Dass zu Beginn des ersten Jahrtausends nach Rom zog, wer Rang und Namen hatte, mag zwar ebenso wenig erstaunen wie der Umstand, dass in den vergangenen Jahrzehnten die meisten Schauspieler in Hollywood starben. Richtig spannend aber wird die Migrationskarte im Detail. So scheinen zum Beispiel Ruhm und Reichtum nicht automatisch zusammenzufallen: Oft sind die kulturellen Zentren ihrer Zeit nicht identisch mit denen von Handel und Wirtschaft.

Wie und wo die Denker lebten, variiert innerhalb stark: In Frankreich beispielsweise kann offenbar gesellschaftlich nur brillieren, wer nach Paris zieht. Wie ein riesiger Magnet zog die Stadt an der Seine schon immer alles intellektuelle und künstlerische Schaffen des Landes an sich.

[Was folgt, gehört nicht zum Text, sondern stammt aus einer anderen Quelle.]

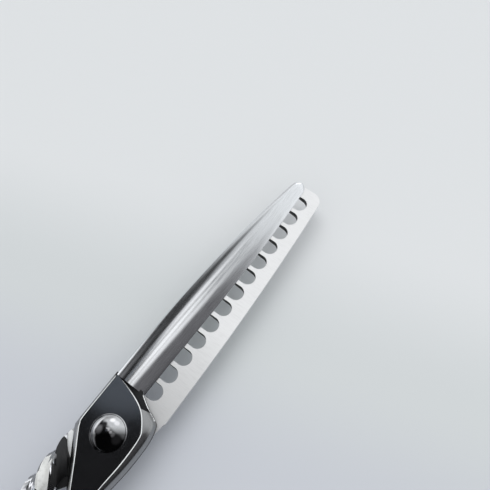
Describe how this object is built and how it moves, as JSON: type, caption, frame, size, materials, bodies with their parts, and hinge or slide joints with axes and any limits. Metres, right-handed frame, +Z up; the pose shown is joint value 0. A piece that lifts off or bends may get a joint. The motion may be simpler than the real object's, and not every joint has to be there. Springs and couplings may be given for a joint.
{
  "type": "thinning shears",
  "caption": "Thinning shears with one convex-ground straight blade, one notched blade, twisted shanks, finger rings and a ball-bearing pivot with a tension dial.",
  "frame": {"origin": "on the pivot axis, in the flat back face of the tension dial, which rests on the table", "axes": "+X from the pivot to the blade tips, +Z up through the pivot to the domed bolt head, +Y to the side of the straight blade's spine"},
  "size_m": [0.1658, 0.0741, 0.0107],
  "materials": {
    "mirror_steel": "mirror-polished tool steel",
    "satin_steel": "fine satin, ground flat",
    "handle_steel": "bright polished",
    "spring_steel": "tempered, lightly oiled",
    "bearing_bronze": "turned",
    "glide_plastic": "slippery white plastic",
    "soft_rubber": "matt black"
  },
  "bodies": {
    "finger_half": {"toothed_blade": "satin_steel", "finger_handle": "handle_steel", "pivot_bolt": "mirror_steel", "head_rim_ring": "handle_steel", "glide_washer": "glide_plastic", "spring_washer": "spring_steel", "click_plate": "spring_steel", "finger_rest": "handle_steel", "finger_rest_stud": "spring_steel", "finger_ring_insert": "soft_rubber"},
    "thumb_half": {"straight_blade": "mirror_steel", "thumb_handle": "handle_steel", "pivot_bush": "bearing_bronze", "bearing_race": "spring_steel", "bumper": "soft_rubber", "thumb_ring_insert": "soft_rubber"},
    "bearing": {"ball_cage": "bearing_bronze", "bearing_balls": "spring_steel"},
    "dial": {"tension_dial": "handle_steel", "dial_nut": "bearing_bronze"}
  },
  "joints": [
    {"name": "blade_opening", "type": "hinge", "parent": "finger_half", "child": "thumb_half", "pos_m": [0, 0, 0.006], "axis": [0, 0, 1], "range_deg": [0, 60]},
    {"name": "bearing_roll", "type": "hinge", "parent": "finger_half", "child": "bearing", "pos_m": [0, 0, 0.0082], "axis": [0, 0, 1], "range_deg": [0, 30]},
    {"name": "dial_turn", "type": "hinge", "parent": "finger_half", "child": "dial", "pos_m": [0, 0, 0.001], "axis": [0, 0, 1], "range_deg": [-90, 90]}
  ],
  "couplings": [
    {"joint": "bearing_roll", "follows": "blade_opening", "ratio": 0.5}
  ]
}
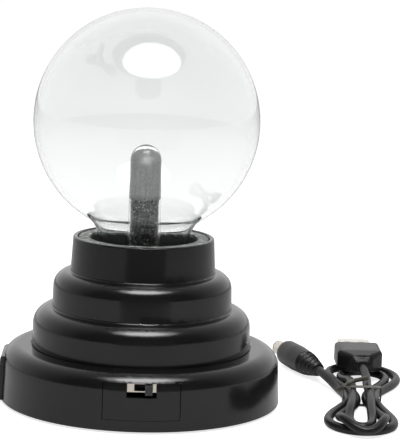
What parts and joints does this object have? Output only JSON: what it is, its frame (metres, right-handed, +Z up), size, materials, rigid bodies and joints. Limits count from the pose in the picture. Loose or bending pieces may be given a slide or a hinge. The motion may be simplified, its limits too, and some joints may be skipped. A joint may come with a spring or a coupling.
{
  "type": "plasma ball",
  "caption": "Plasma ball: clear glass globe with a central electrode stem on a round stepped black base, with slide switch, power jack and a tied power lead.",
  "frame": {"origin": "on the surface the rubber feet stand on, under the globe's centre", "axes": "+Z up along the globe's axis; -Y towards the front with the slide switch; -X towards the power jack"},
  "size_m": [0.1494, 0.12, 0.1406],
  "materials": {
    "black_abs": "glossy moulded black ABS",
    "black_abs_inner": "lightly textured black ABS",
    "grey_ring": "mottled grey, dull",
    "black_rubber": "dull black rubber",
    "clear_glass": "clear soda glass with a faint green tint",
    "graphite": "grey conductive coating with soft streaks",
    "steel_wool": "loose dark steel fibres",
    "zinc_steel": "zinc plated",
    "circuit_board": "green solder mask",
    "ferrite": "dark grey sintered ferrite",
    "bobbin_plastic": "black phenolic",
    "enamelled_copper": "enamelled copper turns under clear tape",
    "capacitor_sleeve": "dark blue sleeve with a pale stripe",
    "aluminium_fin": "mill finish",
    "component_epoxy": "black moulded epoxy",
    "resistor_body": "tan lacquer with coloured bands",
    "red_wire": "red PVC insulation",
    "black_wire": "black PVC insulation",
    "nickel": "warm nickel plate",
    "bright_steel": "bright nickel-plated steel",
    "black_knob": "fine matte black",
    "cell_jacket": "plain printed jacket with a bright end",
    "plug_pvc": "satin black moulded PVC",
    "cord_pvc": "satin black PVC",
    "tongue_plastic": "white insulator",
    "gold_contact": "gold plated",
    "tie_coat": "dull dark plastic over wire"
  },
  "bodies": {
    "base": {"base_shell": "black_abs", "switch_panel": "black_abs", "jack_panel": "black_abs", "stepped_cover": "black_abs", "neck_ring": "grey_ring", "neck_seat": "black_abs_inner", "neck_gasket": "black_rubber", "globe_glass": "clear_glass", "stem_glass": "clear_glass", "electrode_coating": "graphite", "steel_wool": "steel_wool", "bottom_cover": "black_abs_inner", "rubber_feet": "black_rubber", "cover_screws": "zinc_steel", "shell_screws": "zinc_steel", "board_screws": "zinc_steel", "main_board": "circuit_board", "transformer_core": "ferrite", "transformer_bobbin": "bobbin_plastic", "transformer_winding": "enamelled_copper", "supply_capacitor": "capacitor_sleeve", "tuning_capacitor": "capacitor_sleeve", "heat_sink": "aluminium_fin", "power_transistor": "component_epoxy", "resistors": "resistor_body", "high_voltage_lead": "red_wire", "switch_plate": "nickel", "switch_body": "component_epoxy", "switch_terminals": "nickel", "jack_body": "component_epoxy", "jack_pin": "nickel", "jack_terminals": "nickel", "jack_wires": "red_wire", "switch_wires": "red_wire", "battery_wires": "black_wire", "battery_plates": "nickel", "battery_springs": "nickel", "aaa_cell_1": "cell_jacket", "aaa_cell_2": "cell_jacket", "aaa_cell_3": "cell_jacket", "aaa_cell_4": "cell_jacket"},
    "switch_knob": {"switch_knob": "black_knob"},
    "battery_door": {"battery_door": "black_abs_inner"},
    "power_lead": {"dc_plug_barrel": "nickel", "dc_plug_insulator": "black_knob", "dc_plug_grip": "plug_pvc", "usb_plug_shell": "bright_steel", "usb_plug_tongue": "tongue_plastic", "usb_plug_contacts": "gold_contact", "usb_plug_grip": "plug_pvc", "lead_cord_dc": "cord_pvc", "lead_cord_usb": "cord_pvc", "lead_hank": "cord_pvc", "twist_tie": "tie_coat"}
  },
  "joints": [
    {"name": "switch_slide", "type": "slide", "parent": "base", "child": "switch_knob", "axis": [1, 0, 0], "range_m": [-0.0036, 0]},
    {"name": "battery_door_hinge", "type": "hinge", "parent": "base", "child": "battery_door", "pos_m": [-0.0263, 0, 0.0022], "axis": [0, 1, 0], "range_deg": [0, 75]},
    {"name": "power_lead_slide", "type": "slide", "parent": "base", "child": "power_lead", "axis": [1, 0, 0], "range_m": [0, 0.12]}
  ]
}
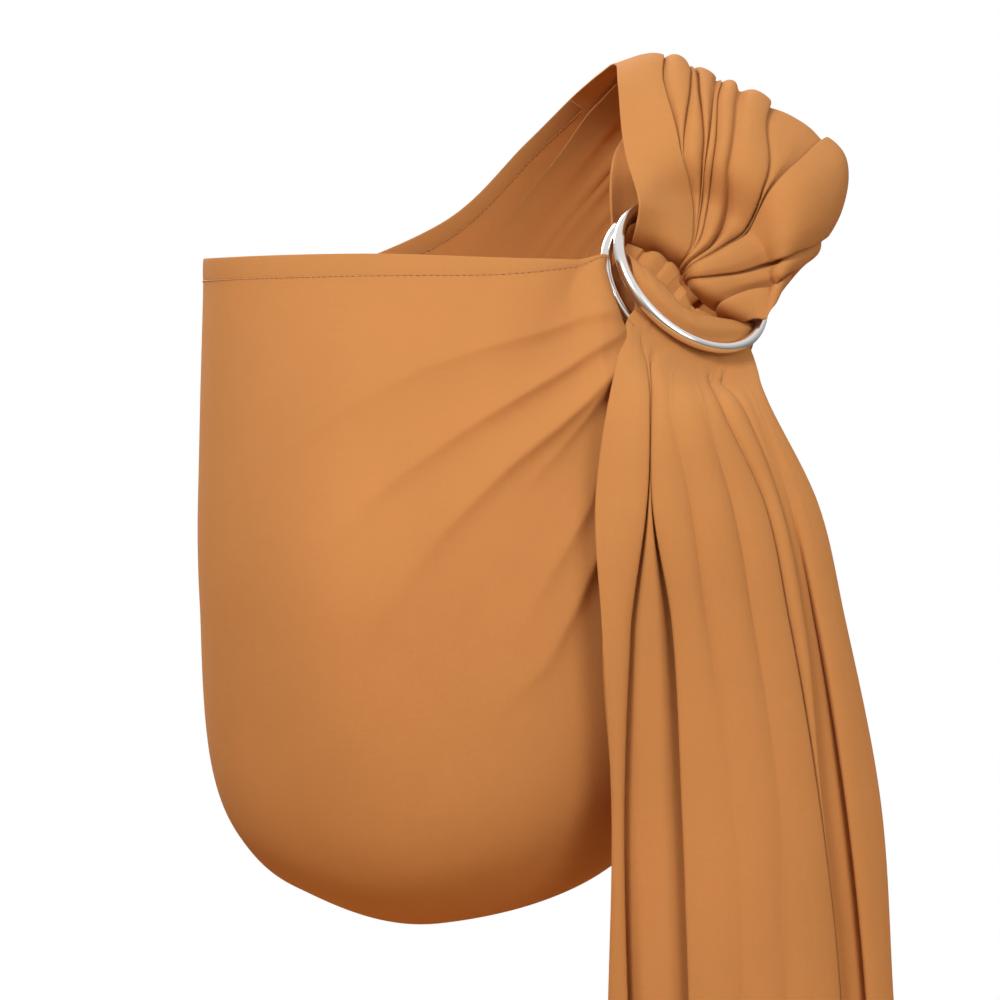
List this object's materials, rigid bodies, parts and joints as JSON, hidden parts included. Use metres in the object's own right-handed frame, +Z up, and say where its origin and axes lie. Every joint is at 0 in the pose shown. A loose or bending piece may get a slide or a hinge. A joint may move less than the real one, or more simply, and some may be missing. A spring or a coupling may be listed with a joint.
{
  "type": "ring sling baby carrier",
  "caption": "Cloth baby carrier worn over the shoulder, gathered through metal rings in front, with a pouch and a hanging tail.",
  "frame": {"origin": "where the middle of the cloth rests on the wearer's shoulder, as worn and upright", "axes": "+Z up, -Y the way the wearer faces, +X towards the shoulder that carries the cloth"},
  "size_m": [0.351, 0.3061, 0.885],
  "materials": {
    "cloth": "matt plain-woven ochre cotton, garment washed",
    "thread": "matt sewing thread close to the cloth's colour",
    "ring_metal": "polished",
    "label": "satin-woven, blank"
  },
  "bodies": {
    "root": {"sewn_end": "cloth", "ring_channel": "cloth", "shoulder_fan": "cloth", "back_panel": "cloth", "side_wrap": "cloth", "pouch_panel": "cloth", "pouch_seat": "cloth", "ring_lead_in": "cloth", "ring_roll": "cloth", "upper_rail_hem": "cloth", "lower_rail_hem": "cloth", "rail_stitching": "thread", "channel_stitching": "thread", "rear_ring": "ring_metal"},
    "front_ring": {"front_ring": "ring_metal"},
    "tail": {"tail_panel": "cloth", "tail_left_hem": "cloth", "tail_right_hem": "cloth", "tail_end_hem": "cloth", "tail_stitching": "thread", "care_label": "label"}
  },
  "joints": [
    {"name": "front_ring_tilt", "type": "hinge", "parent": "root", "child": "front_ring", "pos_m": [-0.0048, -0.0522, -0.0718], "axis": [-0.7071, 0, 0.7071], "range_deg": [0, 6]},
    {"name": "tail_lift", "type": "hinge", "parent": "root", "child": "tail", "pos_m": [-0.028, -0.118, -0.138], "axis": [-1, 0, 0], "range_deg": [0, 30]}
  ]
}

Deutschland ohne klares Zentrum

In Deutschland dagegen konkurrierten durch die Jahrhunderte Berlin, München, Hamburg und Köln mit Heidelberg oder Leipzig um die klugen Köpfe der Nation. "Frankreich ist charakteristisch für ein 'Dem-Sieger-gehört-alles'-Regime", schreiben die Forscher in ihrer Studie, "während in Deutschland keine Stadt jemals mehr als 19 Prozent der bedeutenden Persönlichkeiten des Landes anlocken konnte."

Erstaunlich ist, dass selbst die Entdeckung Amerikas oder später die zunehmende Vereinfachung des Reisens keinen allzu großen Einfluss auf die durchschnittliche Distanz hatten, die zwischen Geburts- und Sterbeort eines prominenten Menschen liegt. Im 14. Jahrhundert, noch bevor Columbus auf den Bahamas landete, betrug diese Strecke im Schnitt 214 Kilometer. Im 21. Jahrhundert war sie mit 382 Kilometern nicht einmal doppelt so groß.

Das bedeutet: Selbst berühmte Persönlichkeiten hauchen ihr Leben heute nicht weiter von ihrem Geburtsort entfernt aus, als es mit dem Auto von Bremen nach Berlin ist. Am stärksten an der Heimat hingen die Kreativen und Mächtigen offenbar im 17. Jahrhundert. Da lagen im Schnitt gerade mal eben 135 Kilometer zwischen Geburts- und Sterbeort.